──────── DATA EXTRACT

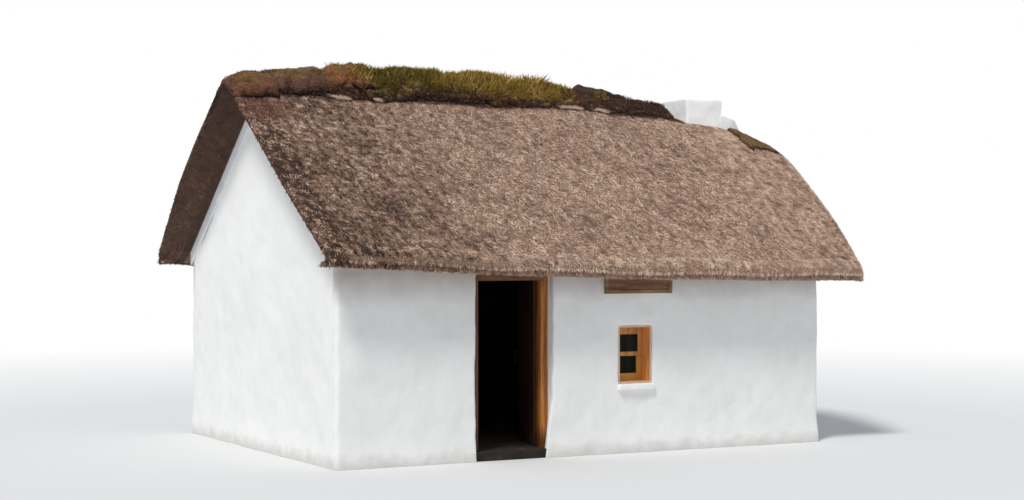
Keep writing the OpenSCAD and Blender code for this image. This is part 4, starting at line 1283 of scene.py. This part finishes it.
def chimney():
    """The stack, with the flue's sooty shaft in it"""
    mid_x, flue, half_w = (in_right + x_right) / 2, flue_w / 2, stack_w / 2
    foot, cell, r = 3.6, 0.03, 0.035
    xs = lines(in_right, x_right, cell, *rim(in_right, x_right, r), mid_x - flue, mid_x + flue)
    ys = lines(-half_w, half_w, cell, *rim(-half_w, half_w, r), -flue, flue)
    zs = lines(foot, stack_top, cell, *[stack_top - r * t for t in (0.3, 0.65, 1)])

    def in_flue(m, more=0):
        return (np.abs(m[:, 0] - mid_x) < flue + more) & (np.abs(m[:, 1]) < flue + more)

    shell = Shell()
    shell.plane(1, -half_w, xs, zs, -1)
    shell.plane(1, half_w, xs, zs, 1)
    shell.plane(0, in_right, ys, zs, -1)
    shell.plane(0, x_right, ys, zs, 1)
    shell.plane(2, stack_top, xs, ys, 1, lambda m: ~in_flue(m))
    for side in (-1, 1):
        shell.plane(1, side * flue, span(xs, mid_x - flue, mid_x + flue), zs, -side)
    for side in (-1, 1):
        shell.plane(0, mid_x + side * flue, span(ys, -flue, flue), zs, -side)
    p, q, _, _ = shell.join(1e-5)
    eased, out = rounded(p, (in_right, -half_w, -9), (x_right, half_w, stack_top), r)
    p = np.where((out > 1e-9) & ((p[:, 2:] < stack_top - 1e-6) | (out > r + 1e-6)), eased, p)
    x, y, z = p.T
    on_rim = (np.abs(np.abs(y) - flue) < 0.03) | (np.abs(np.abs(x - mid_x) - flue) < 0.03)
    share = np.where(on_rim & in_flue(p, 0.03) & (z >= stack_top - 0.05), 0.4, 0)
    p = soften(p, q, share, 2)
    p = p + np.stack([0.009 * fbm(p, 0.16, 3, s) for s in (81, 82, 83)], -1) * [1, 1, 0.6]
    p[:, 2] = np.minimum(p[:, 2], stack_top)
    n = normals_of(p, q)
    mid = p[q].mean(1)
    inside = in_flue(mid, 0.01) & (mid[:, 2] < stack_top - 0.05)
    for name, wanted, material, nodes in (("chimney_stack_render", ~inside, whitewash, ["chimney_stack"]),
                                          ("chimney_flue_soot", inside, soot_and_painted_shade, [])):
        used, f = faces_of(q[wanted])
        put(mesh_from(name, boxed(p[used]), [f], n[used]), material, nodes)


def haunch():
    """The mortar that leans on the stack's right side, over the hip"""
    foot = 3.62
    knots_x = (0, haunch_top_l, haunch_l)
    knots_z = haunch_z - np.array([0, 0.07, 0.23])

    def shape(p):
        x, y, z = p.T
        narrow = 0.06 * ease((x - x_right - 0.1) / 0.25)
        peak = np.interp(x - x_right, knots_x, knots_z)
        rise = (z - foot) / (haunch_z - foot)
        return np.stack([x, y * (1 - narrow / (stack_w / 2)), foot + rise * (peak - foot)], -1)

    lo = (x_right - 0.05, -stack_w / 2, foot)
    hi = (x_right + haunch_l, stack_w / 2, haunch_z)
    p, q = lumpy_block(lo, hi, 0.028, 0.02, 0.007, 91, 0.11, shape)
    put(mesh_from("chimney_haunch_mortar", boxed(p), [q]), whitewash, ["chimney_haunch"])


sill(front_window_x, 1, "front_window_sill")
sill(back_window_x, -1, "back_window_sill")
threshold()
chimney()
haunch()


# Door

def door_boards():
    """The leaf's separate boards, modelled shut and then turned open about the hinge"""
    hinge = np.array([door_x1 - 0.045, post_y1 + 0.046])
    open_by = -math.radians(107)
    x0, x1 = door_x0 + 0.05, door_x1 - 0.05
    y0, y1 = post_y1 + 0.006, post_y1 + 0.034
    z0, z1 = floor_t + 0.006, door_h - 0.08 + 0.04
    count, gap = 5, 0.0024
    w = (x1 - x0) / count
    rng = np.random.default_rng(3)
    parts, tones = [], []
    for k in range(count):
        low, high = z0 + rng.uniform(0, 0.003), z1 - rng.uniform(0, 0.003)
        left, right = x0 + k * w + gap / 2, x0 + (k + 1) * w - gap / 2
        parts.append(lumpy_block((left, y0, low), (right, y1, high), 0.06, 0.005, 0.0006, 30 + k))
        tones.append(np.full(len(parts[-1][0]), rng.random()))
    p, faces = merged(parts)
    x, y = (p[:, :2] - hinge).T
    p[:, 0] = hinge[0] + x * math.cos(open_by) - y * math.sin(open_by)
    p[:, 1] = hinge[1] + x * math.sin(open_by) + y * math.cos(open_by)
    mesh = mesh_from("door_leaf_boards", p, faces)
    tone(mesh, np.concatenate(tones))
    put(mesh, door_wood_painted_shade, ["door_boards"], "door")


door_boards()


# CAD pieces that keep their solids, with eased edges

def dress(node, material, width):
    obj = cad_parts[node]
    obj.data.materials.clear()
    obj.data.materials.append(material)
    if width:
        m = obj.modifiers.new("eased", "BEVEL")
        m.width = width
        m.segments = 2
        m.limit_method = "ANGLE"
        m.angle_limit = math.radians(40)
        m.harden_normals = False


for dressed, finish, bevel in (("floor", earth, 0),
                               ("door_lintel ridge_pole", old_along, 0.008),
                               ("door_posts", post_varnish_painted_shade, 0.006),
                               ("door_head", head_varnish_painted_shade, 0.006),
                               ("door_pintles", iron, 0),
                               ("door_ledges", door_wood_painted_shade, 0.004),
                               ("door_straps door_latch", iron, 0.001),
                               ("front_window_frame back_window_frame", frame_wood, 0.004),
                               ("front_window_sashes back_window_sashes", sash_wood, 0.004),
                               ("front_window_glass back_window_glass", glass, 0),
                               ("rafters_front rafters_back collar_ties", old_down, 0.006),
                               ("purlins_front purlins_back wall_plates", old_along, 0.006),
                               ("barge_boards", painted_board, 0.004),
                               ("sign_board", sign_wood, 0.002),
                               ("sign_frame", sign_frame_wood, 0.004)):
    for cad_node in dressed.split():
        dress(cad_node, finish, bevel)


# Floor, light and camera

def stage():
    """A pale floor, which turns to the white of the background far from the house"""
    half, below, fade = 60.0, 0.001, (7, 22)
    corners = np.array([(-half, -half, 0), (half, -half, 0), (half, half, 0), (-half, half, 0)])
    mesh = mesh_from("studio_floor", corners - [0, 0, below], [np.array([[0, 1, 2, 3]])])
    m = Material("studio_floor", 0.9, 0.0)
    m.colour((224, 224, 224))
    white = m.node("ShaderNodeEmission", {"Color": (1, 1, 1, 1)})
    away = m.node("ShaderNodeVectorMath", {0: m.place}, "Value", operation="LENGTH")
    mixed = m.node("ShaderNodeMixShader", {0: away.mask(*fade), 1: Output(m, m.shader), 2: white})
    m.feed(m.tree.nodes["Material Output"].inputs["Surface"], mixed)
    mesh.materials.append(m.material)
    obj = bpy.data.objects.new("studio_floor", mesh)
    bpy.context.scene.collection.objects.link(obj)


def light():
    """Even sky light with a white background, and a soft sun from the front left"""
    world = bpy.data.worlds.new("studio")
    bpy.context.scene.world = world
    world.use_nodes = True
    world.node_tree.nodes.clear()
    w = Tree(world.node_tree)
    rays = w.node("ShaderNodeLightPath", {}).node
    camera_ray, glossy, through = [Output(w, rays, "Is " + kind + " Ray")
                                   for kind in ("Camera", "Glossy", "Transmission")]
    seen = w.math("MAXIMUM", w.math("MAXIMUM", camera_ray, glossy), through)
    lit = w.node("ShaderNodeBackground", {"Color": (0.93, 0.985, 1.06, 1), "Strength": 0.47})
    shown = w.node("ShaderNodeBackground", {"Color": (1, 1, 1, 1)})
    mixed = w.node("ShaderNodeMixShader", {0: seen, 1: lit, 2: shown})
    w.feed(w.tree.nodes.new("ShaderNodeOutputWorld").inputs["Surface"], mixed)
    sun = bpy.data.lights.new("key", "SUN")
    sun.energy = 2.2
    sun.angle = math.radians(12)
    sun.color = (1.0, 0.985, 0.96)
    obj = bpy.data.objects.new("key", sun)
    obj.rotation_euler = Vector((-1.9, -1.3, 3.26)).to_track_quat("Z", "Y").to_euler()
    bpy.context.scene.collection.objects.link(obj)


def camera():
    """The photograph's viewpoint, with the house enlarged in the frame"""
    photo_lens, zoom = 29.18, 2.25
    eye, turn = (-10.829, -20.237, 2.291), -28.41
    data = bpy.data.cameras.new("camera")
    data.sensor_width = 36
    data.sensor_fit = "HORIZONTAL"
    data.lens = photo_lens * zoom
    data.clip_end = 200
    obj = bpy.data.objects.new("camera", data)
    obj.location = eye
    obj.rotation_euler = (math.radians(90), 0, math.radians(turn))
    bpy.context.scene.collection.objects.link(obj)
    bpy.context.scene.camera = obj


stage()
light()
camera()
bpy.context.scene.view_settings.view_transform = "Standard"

────────────────
──────── DATA EXTRACT

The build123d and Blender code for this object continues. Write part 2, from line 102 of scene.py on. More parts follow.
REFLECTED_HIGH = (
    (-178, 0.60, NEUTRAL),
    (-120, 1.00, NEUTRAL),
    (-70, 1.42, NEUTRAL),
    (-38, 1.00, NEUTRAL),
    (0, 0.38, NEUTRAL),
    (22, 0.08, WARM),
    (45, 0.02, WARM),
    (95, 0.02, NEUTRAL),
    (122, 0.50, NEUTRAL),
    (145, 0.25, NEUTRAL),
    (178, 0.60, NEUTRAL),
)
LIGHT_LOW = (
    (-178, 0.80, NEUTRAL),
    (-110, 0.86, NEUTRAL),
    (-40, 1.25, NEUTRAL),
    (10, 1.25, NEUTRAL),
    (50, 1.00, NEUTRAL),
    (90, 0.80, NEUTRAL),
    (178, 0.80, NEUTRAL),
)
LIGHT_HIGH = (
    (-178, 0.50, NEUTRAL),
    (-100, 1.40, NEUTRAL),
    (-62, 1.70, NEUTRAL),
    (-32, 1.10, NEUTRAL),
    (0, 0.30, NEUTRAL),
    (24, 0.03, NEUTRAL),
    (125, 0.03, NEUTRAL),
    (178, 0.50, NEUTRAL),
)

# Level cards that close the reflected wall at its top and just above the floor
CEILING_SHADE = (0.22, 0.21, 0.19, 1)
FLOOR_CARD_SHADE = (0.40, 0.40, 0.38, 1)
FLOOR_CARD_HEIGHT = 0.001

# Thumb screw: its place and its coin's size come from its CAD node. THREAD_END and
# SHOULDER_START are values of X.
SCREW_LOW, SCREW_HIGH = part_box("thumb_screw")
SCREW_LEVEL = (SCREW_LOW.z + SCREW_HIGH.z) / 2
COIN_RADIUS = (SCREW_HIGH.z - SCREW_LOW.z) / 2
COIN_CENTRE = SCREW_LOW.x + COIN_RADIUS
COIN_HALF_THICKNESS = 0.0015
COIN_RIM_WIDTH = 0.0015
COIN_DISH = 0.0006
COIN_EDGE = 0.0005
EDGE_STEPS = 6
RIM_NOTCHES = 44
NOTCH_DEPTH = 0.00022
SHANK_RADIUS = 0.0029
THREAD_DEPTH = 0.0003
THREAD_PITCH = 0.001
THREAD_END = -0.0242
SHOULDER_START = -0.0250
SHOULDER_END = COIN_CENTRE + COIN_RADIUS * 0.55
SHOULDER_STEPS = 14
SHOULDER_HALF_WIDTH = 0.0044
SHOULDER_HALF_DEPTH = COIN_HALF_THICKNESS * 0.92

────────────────

• GIVEN TASK:
Begin with the line that has "Keep writing the" in the listing above and end after the line that has "return (np.abs(m[:, 0]"; output those lines exactly.

• EXERCISE ANSWER:
Keep writing the OpenSCAD and Blender code for this image. This is part 4, starting at line 1283 of scene.py. This part finishes it.
def chimney():
    """The stack, with the flue's sooty shaft in it"""
    mid_x, flue, half_w = (in_right + x_right) / 2, flue_w / 2, stack_w / 2
    foot, cell, r = 3.6, 0.03, 0.035
    xs = lines(in_right, x_right, cell, *rim(in_right, x_right, r), mid_x - flue, mid_x + flue)
    ys = lines(-half_w, half_w, cell, *rim(-half_w, half_w, r), -flue, flue)
    zs = lines(foot, stack_top, cell, *[stack_top - r * t for t in (0.3, 0.65, 1)])

    def in_flue(m, more=0):
        return (np.abs(m[:, 0] - mid_x) < flue + more) & (np.abs(m[:, 1]) < flue + more)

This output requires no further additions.